> OBJECTIVE
Single out each line with the word "follow" and copy it.

+---+

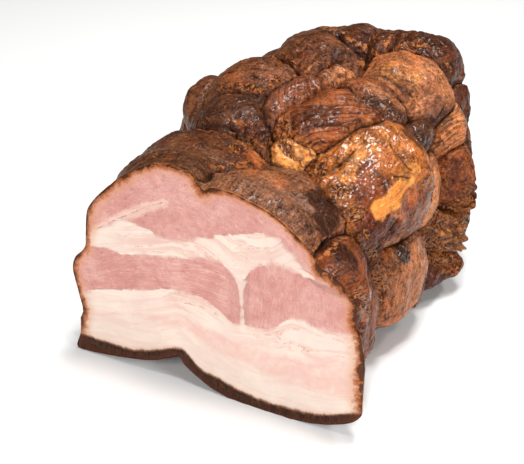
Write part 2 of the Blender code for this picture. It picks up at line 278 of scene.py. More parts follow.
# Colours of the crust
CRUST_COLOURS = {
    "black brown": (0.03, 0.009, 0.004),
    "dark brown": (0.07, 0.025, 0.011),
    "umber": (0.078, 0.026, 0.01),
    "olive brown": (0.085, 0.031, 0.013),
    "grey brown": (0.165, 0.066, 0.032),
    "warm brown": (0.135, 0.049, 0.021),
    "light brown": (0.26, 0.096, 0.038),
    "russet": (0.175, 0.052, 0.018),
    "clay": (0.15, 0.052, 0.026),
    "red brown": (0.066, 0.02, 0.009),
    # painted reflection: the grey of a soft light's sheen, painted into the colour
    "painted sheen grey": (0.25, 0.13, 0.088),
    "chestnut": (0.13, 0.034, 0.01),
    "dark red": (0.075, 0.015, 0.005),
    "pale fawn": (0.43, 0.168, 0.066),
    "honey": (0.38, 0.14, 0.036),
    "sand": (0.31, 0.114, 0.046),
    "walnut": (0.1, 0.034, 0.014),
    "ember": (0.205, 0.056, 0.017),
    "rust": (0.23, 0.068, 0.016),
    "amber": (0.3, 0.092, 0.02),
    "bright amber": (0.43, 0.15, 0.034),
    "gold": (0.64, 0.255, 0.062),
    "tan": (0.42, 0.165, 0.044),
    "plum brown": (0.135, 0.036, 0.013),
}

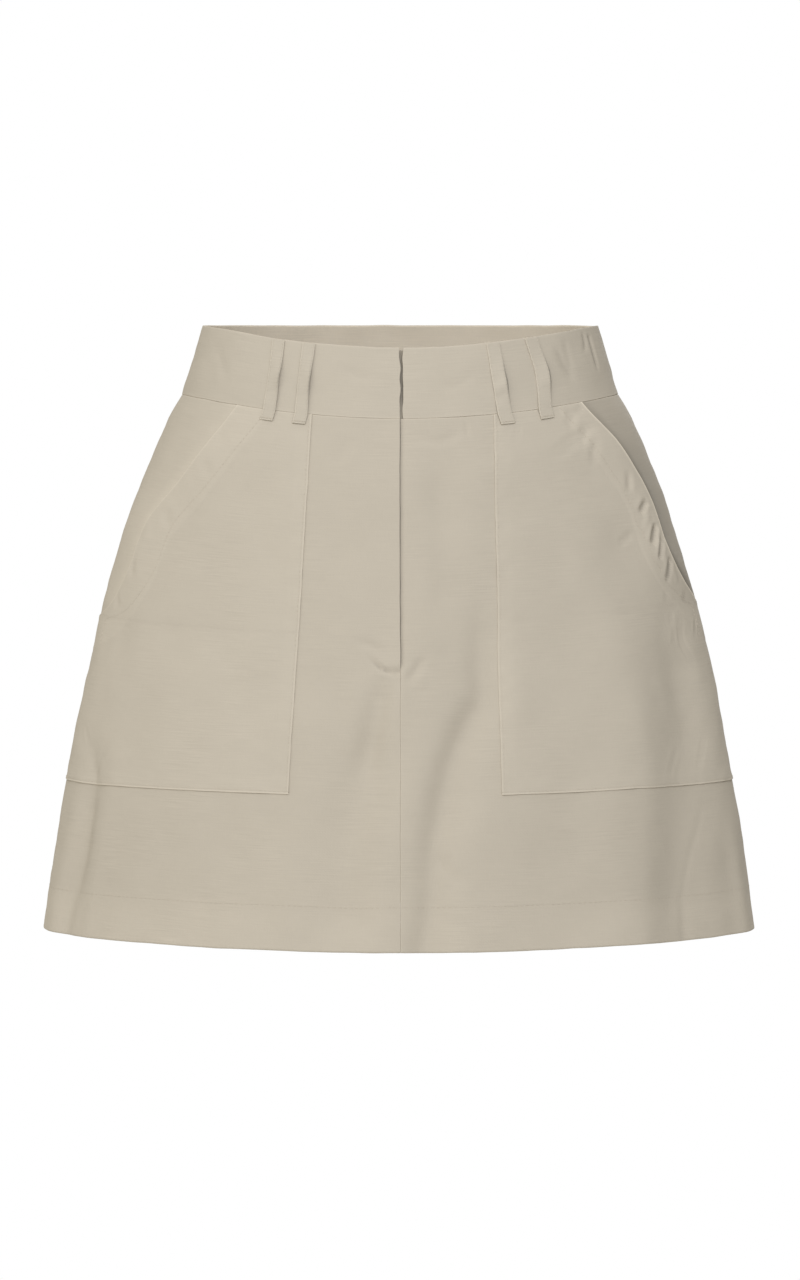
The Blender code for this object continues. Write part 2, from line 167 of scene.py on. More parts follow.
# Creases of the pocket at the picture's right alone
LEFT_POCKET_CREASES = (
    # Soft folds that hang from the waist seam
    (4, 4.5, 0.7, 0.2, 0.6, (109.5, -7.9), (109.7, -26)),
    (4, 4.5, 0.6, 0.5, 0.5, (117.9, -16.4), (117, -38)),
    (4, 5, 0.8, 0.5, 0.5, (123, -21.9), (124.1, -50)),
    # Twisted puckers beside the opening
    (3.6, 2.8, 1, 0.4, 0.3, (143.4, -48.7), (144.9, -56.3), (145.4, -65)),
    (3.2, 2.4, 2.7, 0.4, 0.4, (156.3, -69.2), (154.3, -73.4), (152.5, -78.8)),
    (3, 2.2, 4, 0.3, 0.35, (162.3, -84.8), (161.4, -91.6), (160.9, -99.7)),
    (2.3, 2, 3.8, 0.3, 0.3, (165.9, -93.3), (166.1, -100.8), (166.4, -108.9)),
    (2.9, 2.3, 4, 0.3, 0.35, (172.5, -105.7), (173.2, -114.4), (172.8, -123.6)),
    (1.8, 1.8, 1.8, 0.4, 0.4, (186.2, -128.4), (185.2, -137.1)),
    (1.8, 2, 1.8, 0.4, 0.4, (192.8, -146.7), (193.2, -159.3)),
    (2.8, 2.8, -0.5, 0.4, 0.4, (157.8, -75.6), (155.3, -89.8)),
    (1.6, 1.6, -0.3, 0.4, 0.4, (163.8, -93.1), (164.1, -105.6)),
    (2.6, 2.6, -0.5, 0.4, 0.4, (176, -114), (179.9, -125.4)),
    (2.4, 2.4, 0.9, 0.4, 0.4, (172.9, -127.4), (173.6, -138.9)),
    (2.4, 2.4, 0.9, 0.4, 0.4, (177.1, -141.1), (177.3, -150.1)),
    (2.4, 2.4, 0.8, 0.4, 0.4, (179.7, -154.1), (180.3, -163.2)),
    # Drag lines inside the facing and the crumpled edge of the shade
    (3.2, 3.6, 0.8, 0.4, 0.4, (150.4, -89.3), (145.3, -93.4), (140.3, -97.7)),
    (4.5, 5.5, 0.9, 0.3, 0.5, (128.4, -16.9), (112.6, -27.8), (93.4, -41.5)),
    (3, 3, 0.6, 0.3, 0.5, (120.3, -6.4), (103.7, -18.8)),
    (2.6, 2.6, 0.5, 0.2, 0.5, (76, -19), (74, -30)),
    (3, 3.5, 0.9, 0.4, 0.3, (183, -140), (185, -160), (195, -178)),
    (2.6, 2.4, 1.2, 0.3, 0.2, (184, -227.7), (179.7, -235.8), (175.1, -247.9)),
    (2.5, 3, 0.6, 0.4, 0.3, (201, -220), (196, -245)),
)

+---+

> ANSWER
Write part 2 of the Blender code for this picture. It picks up at line 278 of scene.py. More parts follow.
The Blender code for this object continues. Write part 2, from line 167 of scene.py on. More parts follow.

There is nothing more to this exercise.